Entries shown:
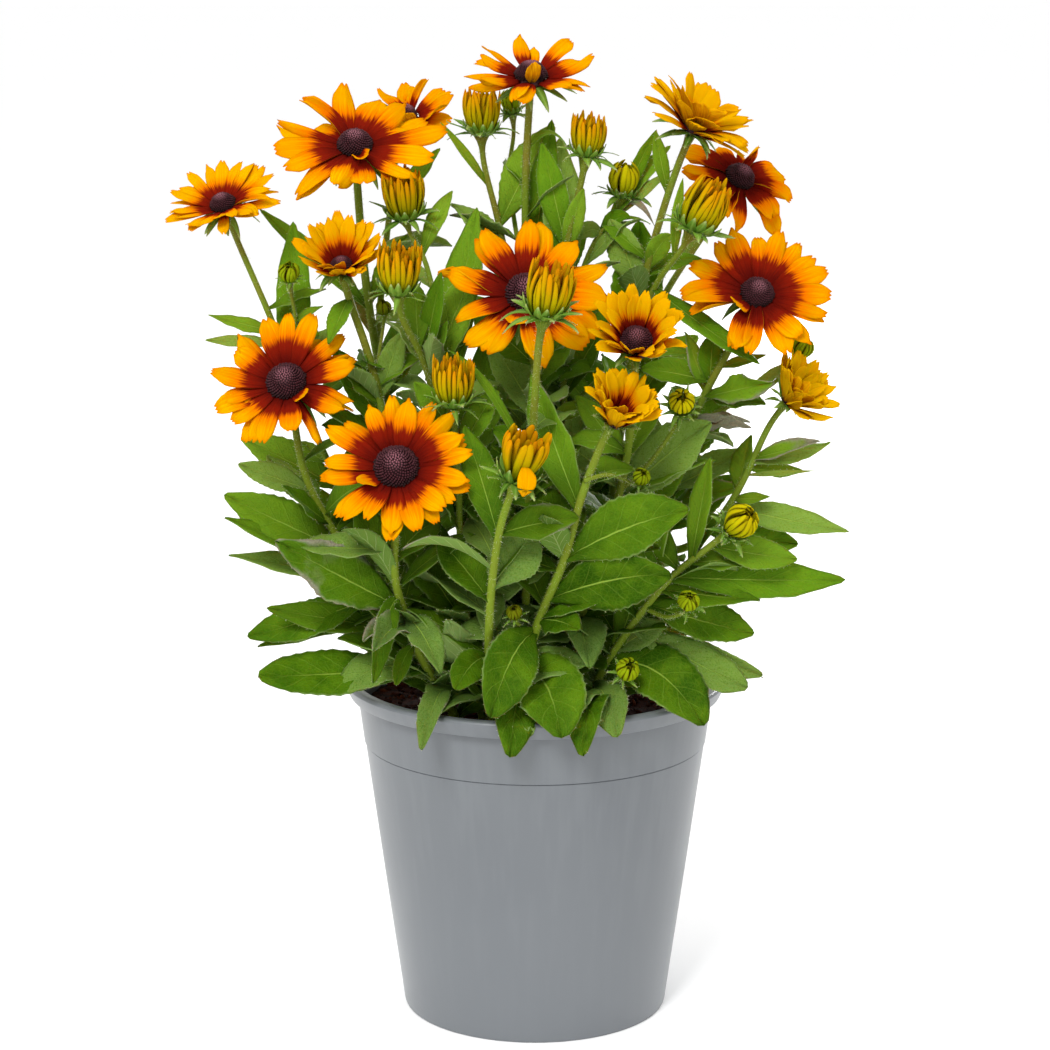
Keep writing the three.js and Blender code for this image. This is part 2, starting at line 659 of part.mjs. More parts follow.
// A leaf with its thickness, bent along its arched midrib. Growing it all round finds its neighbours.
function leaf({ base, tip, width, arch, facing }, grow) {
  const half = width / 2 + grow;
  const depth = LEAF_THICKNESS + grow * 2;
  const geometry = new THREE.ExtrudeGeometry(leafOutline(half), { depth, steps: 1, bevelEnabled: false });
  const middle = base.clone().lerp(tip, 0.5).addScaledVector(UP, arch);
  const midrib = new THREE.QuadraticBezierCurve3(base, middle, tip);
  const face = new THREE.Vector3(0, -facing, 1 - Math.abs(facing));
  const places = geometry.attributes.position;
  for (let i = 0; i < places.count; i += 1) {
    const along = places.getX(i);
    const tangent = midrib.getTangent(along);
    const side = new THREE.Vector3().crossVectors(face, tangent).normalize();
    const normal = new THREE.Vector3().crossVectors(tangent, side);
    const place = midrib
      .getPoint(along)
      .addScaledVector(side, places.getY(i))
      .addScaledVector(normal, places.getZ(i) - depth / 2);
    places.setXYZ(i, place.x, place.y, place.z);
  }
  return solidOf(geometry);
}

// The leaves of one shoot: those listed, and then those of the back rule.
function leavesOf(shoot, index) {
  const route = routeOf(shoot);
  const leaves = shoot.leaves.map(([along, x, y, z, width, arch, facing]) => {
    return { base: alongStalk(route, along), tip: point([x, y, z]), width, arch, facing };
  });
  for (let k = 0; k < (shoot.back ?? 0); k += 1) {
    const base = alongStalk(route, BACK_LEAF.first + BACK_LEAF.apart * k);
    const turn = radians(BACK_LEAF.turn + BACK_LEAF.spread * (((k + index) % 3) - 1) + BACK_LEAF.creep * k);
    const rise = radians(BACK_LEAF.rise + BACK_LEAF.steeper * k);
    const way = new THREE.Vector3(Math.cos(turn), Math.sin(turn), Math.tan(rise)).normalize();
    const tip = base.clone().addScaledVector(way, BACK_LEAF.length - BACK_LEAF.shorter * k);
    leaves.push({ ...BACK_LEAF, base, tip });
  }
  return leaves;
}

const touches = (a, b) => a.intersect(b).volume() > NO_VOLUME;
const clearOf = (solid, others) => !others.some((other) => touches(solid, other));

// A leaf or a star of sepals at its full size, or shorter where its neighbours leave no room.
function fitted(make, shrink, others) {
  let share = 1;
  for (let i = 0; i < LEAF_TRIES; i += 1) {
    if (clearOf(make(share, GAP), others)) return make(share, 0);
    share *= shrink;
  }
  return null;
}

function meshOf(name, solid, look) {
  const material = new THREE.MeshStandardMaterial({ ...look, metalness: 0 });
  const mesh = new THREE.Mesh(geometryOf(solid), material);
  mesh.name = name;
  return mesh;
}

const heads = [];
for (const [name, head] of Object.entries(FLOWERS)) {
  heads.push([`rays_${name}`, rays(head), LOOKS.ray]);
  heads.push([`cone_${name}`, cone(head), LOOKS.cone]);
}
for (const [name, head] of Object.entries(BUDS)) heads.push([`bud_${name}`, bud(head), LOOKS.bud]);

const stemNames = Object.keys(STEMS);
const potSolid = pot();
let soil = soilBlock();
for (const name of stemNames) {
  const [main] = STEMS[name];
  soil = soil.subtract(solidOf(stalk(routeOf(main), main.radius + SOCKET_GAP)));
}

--

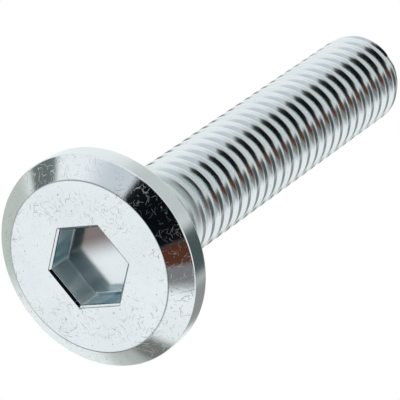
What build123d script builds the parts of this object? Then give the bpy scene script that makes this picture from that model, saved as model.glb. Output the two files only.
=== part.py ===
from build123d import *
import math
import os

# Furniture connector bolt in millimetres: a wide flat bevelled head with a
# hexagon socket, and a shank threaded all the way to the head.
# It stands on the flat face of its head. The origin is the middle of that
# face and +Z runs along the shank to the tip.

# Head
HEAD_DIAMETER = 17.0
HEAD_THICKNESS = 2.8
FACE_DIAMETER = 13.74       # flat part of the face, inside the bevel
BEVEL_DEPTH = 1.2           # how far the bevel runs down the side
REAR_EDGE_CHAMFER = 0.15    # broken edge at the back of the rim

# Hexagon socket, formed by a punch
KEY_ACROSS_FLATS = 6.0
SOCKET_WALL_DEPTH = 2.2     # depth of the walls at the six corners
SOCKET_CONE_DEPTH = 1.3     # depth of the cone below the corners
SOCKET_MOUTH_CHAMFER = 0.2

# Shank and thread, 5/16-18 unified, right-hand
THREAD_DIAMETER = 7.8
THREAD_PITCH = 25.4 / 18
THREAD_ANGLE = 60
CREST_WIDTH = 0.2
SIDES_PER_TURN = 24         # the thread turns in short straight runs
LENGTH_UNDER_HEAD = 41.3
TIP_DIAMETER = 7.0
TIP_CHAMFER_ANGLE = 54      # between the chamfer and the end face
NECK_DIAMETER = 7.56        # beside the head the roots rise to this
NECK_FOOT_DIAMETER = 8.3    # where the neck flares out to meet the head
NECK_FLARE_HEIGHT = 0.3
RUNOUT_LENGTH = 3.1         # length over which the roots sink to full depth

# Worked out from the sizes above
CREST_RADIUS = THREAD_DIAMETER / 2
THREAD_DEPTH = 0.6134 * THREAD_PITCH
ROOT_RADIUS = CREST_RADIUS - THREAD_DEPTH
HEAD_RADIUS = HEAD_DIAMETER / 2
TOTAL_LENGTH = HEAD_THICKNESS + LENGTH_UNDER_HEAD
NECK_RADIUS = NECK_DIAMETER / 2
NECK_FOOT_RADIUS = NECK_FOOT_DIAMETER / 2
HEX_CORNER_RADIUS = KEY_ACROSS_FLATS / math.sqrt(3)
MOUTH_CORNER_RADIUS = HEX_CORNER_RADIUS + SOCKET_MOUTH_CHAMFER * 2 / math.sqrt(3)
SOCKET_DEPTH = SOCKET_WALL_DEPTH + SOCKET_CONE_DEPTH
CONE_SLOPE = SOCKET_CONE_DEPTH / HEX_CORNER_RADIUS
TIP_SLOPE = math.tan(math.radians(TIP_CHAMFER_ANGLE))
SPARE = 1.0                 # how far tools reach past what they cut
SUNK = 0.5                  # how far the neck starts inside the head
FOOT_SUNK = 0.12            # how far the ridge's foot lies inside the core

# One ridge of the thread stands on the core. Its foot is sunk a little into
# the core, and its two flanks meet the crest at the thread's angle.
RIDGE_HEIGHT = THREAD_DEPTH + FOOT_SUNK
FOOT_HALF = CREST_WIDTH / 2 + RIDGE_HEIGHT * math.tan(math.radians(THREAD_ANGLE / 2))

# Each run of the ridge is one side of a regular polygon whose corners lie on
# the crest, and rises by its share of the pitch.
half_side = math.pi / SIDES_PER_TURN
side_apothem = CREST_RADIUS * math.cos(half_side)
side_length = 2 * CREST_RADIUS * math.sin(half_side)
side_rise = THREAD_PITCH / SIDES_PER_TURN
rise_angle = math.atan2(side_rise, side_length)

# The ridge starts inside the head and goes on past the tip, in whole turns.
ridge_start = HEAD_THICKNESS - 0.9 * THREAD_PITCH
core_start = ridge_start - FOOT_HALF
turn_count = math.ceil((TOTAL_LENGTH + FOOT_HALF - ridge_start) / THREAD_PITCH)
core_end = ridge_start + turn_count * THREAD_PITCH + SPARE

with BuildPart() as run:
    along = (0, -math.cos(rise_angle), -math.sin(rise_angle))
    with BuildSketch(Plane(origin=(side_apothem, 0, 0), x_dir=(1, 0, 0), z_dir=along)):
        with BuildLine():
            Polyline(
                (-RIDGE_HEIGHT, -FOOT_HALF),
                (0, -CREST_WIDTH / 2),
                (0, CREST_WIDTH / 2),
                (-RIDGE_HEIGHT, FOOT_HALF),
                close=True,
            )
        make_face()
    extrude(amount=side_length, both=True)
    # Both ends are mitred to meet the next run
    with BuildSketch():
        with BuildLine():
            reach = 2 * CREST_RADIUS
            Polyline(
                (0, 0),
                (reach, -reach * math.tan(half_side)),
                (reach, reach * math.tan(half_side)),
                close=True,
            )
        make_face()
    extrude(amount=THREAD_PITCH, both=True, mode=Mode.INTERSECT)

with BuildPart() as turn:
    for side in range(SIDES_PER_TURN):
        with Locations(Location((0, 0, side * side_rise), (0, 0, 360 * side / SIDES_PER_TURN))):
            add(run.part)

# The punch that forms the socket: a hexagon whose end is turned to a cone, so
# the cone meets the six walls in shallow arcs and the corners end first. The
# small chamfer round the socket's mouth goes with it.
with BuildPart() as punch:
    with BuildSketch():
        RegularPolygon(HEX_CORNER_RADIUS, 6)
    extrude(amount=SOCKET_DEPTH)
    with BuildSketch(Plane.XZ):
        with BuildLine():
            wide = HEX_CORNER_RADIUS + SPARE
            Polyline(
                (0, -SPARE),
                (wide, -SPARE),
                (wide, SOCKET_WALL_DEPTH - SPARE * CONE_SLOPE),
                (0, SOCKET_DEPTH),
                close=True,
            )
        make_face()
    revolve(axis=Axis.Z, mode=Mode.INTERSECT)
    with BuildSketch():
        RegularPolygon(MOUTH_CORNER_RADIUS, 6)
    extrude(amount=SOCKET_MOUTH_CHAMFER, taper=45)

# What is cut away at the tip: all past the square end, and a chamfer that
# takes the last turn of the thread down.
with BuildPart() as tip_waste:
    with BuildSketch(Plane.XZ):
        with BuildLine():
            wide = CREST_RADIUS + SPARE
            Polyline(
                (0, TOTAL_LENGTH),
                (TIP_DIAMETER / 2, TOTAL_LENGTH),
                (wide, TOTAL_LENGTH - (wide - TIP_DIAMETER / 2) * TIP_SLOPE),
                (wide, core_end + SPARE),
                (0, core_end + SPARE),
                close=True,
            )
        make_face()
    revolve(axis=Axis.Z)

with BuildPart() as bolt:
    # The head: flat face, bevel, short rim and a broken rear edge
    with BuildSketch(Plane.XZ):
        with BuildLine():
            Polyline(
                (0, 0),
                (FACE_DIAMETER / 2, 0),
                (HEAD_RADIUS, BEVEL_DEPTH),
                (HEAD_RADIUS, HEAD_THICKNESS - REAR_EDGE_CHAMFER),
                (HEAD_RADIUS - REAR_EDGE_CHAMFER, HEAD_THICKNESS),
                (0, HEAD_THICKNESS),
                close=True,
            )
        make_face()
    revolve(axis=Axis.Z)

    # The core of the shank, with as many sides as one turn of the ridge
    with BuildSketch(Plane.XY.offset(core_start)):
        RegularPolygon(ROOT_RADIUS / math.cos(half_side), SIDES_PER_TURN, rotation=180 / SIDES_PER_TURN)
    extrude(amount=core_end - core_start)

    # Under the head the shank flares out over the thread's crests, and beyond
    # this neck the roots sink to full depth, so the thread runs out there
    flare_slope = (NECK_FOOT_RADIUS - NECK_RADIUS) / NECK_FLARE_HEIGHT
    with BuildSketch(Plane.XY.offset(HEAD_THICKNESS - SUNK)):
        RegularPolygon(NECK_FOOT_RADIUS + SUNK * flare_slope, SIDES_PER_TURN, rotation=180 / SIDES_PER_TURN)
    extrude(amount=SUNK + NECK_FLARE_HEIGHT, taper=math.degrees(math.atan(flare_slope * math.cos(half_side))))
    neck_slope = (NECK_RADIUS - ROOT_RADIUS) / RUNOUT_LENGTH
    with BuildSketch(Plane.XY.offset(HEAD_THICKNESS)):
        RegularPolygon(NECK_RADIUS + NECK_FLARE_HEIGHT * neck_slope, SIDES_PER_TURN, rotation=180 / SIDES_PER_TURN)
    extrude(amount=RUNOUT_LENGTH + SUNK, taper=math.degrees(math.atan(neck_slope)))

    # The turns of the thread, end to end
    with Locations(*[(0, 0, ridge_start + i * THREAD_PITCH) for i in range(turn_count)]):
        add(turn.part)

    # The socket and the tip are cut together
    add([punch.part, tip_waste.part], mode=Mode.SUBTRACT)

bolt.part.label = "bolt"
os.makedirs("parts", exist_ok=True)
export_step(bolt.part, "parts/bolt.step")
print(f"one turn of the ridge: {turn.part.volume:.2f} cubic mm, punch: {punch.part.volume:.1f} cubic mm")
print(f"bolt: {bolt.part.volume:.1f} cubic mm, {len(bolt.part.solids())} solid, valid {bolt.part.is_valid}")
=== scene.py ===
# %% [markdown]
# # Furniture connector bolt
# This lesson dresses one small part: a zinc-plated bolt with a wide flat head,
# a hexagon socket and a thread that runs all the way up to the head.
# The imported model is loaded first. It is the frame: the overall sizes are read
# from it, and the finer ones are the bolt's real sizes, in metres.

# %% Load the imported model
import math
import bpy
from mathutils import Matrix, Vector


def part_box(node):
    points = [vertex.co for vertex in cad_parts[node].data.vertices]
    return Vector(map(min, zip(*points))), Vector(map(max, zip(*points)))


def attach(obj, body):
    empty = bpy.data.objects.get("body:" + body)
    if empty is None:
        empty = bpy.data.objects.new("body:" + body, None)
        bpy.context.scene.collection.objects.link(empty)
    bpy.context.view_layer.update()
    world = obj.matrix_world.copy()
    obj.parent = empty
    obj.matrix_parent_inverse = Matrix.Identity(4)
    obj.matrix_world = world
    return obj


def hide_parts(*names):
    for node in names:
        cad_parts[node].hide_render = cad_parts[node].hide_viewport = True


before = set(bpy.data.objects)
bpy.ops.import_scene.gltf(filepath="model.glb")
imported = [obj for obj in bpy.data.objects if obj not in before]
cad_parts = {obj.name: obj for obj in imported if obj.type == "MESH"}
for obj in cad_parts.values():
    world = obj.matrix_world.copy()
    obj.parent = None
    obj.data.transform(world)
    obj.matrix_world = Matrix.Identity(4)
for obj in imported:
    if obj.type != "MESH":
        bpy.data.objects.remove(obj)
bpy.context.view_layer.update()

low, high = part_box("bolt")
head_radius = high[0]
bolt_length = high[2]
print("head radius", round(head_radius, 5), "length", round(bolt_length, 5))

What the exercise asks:
Your task is to repeat exactly the lines from the one that contains "# The turns of the thread, end to end" through the one that contains "if empty is", with both end lines included.

Solution to this exercise:
    # The turns of the thread, end to end
    with Locations(*[(0, 0, ridge_start + i * THREAD_PITCH) for i in range(turn_count)]):
        add(turn.part)

    # The socket and the tip are cut together
    add([punch.part, tip_waste.part], mode=Mode.SUBTRACT)

bolt.part.label = "bolt"
os.makedirs("parts", exist_ok=True)
export_step(bolt.part, "parts/bolt.step")
print(f"one turn of the ridge: {turn.part.volume:.2f} cubic mm, punch: {punch.part.volume:.1f} cubic mm")
print(f"bolt: {bolt.part.volume:.1f} cubic mm, {len(bolt.part.solids())} solid, valid {bolt.part.is_valid}")
=== scene.py ===
# %% [markdown]
# # Furniture connector bolt
# This lesson dresses one small part: a zinc-plated bolt with a wide flat head,
# a hexagon socket and a thread that runs all the way up to the head.
# The imported model is loaded first. It is the frame: the overall sizes are read
# from it, and the finer ones are the bolt's real sizes, in metres.

# %% Load the imported model
import math
import bpy
from mathutils import Matrix, Vector


def part_box(node):
    points = [vertex.co for vertex in cad_parts[node].data.vertices]
    return Vector(map(min, zip(*points))), Vector(map(max, zip(*points)))


def attach(obj, body):
    empty = bpy.data.objects.get("body:" + body)
    if empty is None:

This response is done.